Last week, I addressed the theme of religion in Daniel Defoe’s Robinson Crusoe, and now that I have finished the book, I would like to expand on the topic. My previous response was written on the story prior to Crusoe’s discovery of the “Print of a Man’s naked Foot,” and I had admired him for altering his fate by improving his attitude and changing his values (130, 60). Unfortunately, a few pages later all his success was completely undone, and he fell back into the routine of self-pity and bitterness that was intensified by the self-admittedly, wholly unnecessary “Dread and Terror of falling into the Hands of Savages and Canibals” (171, 138).
From this point, I began to look at Crusoe from a cynical perspective because his religious values are extremely inconsistent. For example, he admits, “my Fear [of the cannibals] banish’d all my religious Hope,” and after he measures his foot next to the print, he seriously considers going on a destruction frenzy and later reflects, “I had not that Relief in this Trouble from the Resignation I used to practice” (132, 135). That is, he found no comfort in religion because he stopped practicing it. However, after his status of Master is rebuilt by Friday whose signs Crusoe interpret as all those of “Subjection, Servitude, and Submission imaginable,” he suddenly takes on the mindset of a missionary who has “Powers enlighten’d by the great . . . Spirit of God” (174, 177). Consequently, Crusoe reasons that these newfound powers somehow give him the right to “save the Life, and . . . the Soul of a poor Savage” and to call Friday’s god Benamuckee “a cheat” (186, 183).
On the other hand, Crusoe personally gains from Friday’s conversion because “in laying Things open to him, I really inform’d and instructed my self in many Things, that either I did not know, or had not fully consider’d before” (185). In other words, by teaching Friday about Christianity, Crusoe deepens and strengthens his own faith, which I believe is the critical turning point where he fully accepts Protestantism. Unlike his forced and overly dramatic prayers when he was alone, when Crusoe begins to verbally mention God to his companions it occurs naturally, which indicates a truer devotion. For example, when he tells the Captain, “‘that the consequence, whether Death or Life, would be sure to be a Deliverance,’” meaning God would be looking over them, offering them salvation whether they lived or died (219).

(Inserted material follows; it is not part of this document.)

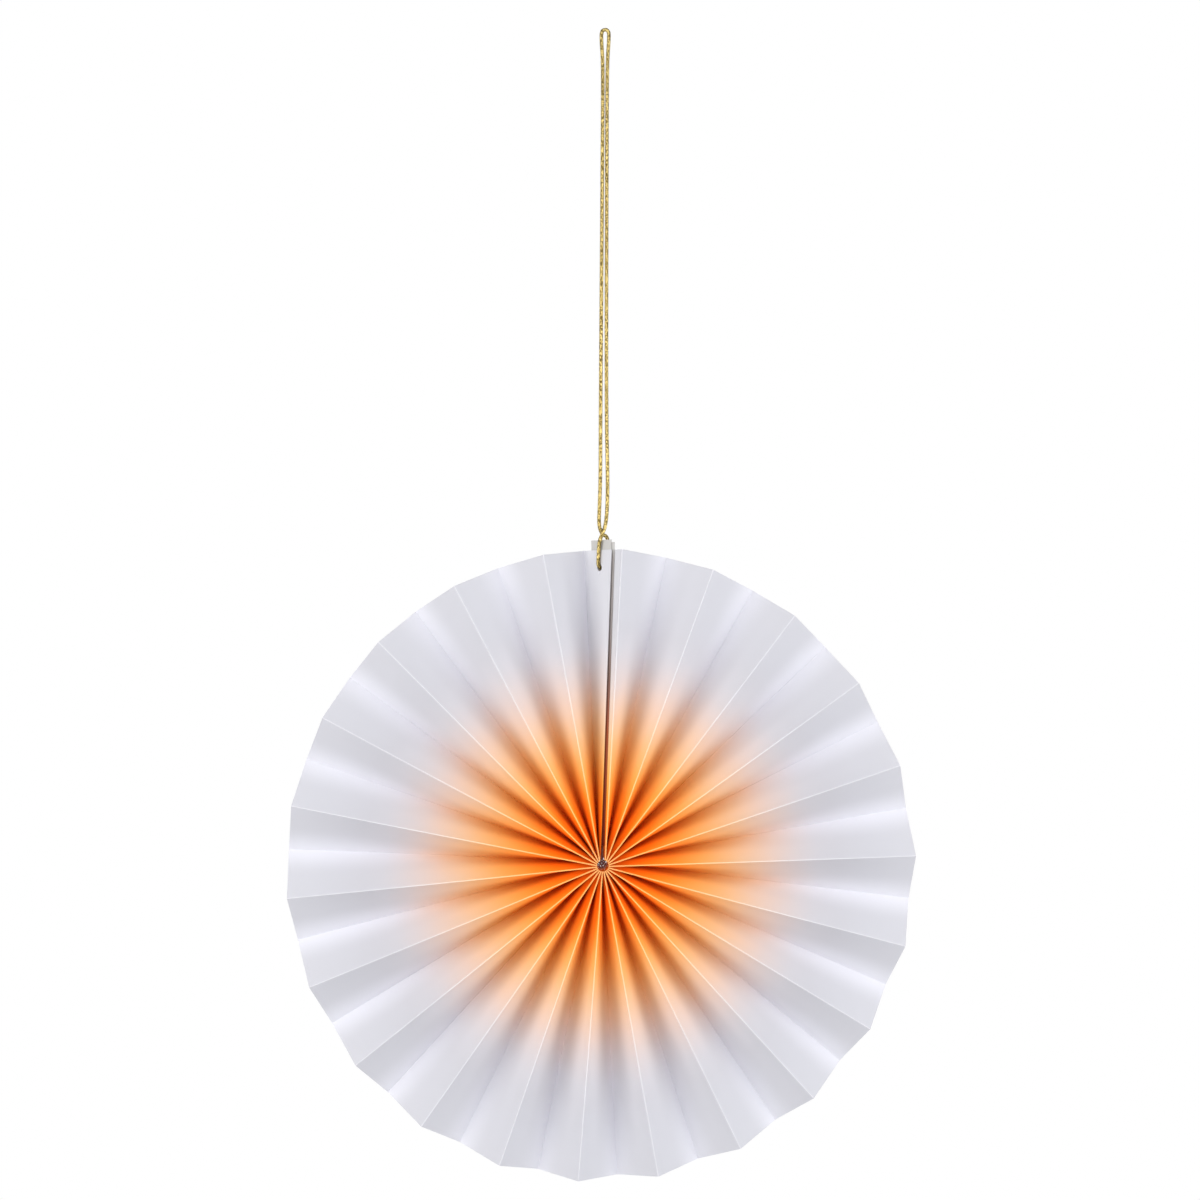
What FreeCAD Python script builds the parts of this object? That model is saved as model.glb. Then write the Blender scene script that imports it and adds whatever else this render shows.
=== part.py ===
import FreeCAD, Part
import math
import os

# Paper fan rosette: one accordion-pleated sheet opened into a full disc, with two stiff
# card strips on its end panels, a thread round the middle and a cord loop to hang it by.
# Millimetres and degrees. +Z is up, the printed front faces -Y, and the origin is where
# the cord loop bears on whatever it hangs from, straight above the hub.

# Pleated sheet
rosette_radius = 125.0
panel_width = 22.0
rim_lean = 54.3
paper_thickness = 0.26
fold_gap = 0.05
top_spread = 0.035
bottom_crowding = 0.11
crowding_width = 1.1

# Seam at the top, where the two end panels meet
seam_lean = 36.7
end_panel_width = 17.4
end_fold_angle = 7.7

# Card strips on the end panels
card_thickness = 0.55
card_width = 12.2
card_inset = 4.3
card_inner_radius = 7.5
card_gap = 0.1
glue_line = 0.1
left_tab_rise = 4.0
right_tab_rise = 3.0

# Hole for the cord, through both end panels and both cards
cord_hole_diameter = 3.0
cord_hole_below_rim = 7.0
cord_hole_shift = -1.0

# Thread that draws the middle together
thread_diameter = 0.6
thread_ring_radius = 5.2
thread_clearance = 0.15

# Hanging cord, a closed loop
cord_diameter = 1.5
hang_drop = 333.85

# How finely the arched folds and the round sections are followed
stations = [0.0, 0.1, 0.22, 0.36, 0.5, 0.64, 0.77, 0.89, 1.0]
thread_sides = 6
cord_sides = 10


def sin_deg(angle):
    return math.sin(math.radians(angle))


def cos_deg(angle):
    return math.cos(math.radians(angle))


def between(start, end, share):
    return start + (end - start) * share


# Layers of the seam, counted along the normal of the stacked panels, front left first
stack_thickness = 2 * (paper_thickness + glue_line + card_thickness) + card_gap
left_paper_front = -stack_thickness / 2
left_paper_back = left_paper_front + paper_thickness
left_card_front = left_paper_back + glue_line
left_card_back = left_card_front + card_thickness
right_card_front = left_card_back + card_gap
right_card_back = right_card_front + card_thickness
right_paper_front = right_card_back + glue_line
right_paper_back = right_paper_front + paper_thickness

# Number of pleats: as many as fill the rim with each panel leaning by rim_lean
panel_chord = panel_width * sin_deg(rim_lean)
seam_chord = panel_width * sin_deg(seam_lean) + stack_thickness * cos_deg(seam_lean)
open_rim = 2 * math.pi * rosette_radius - seam_chord
pleats = round(open_rim / (2 * panel_chord) + 0.5)

# Hub hole: the folds stand side by side round it, each two sheets thick
fold_room = 2 * paper_thickness + fold_gap
hub_radius = (pleats * fold_room + stack_thickness) / (2 * math.pi)
hub_seam_half_angle = math.degrees(math.asin((stack_thickness / 2) / hub_radius))
hub_seam_height = hub_radius * cos_deg(hub_seam_half_angle)


class SeamFrame:
    """The stacked end panels at one station: p runs forward along them, n across them."""

    def __init__(self, share):
        sine = sin_deg(seam_lean) * share
        cosine = math.sqrt(1 - sine * sine)
        self.p = FreeCAD.Vector(sine, -cosine, 0)
        self.n = FreeCAD.Vector(cosine, sine, 0)
        self.middle = FreeCAD.Vector(0, 0, between(hub_seam_height, rosette_radius, share))

    def at(self, along, across, rise=0.0):
        return self.middle + self.p * along + self.n * across + FreeCAD.Vector(0, 0, rise)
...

The last and the best example of his devotion occurred when he reluctantly decided not to go back to Brazil because of Religion. Specifically, Brazil was a Catholic country so he had two choices: “to embrace the Roman Catholick Religion, without any Reserve . . . [or] to be a Sacrifice to my Principles, be a Martyr for Religion, and die in the Inquisition” (255). Although Crusoe chose neither, which could be interpreted as cowardice and disloyalty, we need to remember that he is only human who not only wanted to live happily in bodily form, but was also convinced that “Papist . . . might not be the best Religion to die with” (241, 30). That is, if Crusoe died Catholic, he might not be granted the ultimate deliverance to heaven that he had been waiting for since he re-found the Bible in his Castle decades earlier (83).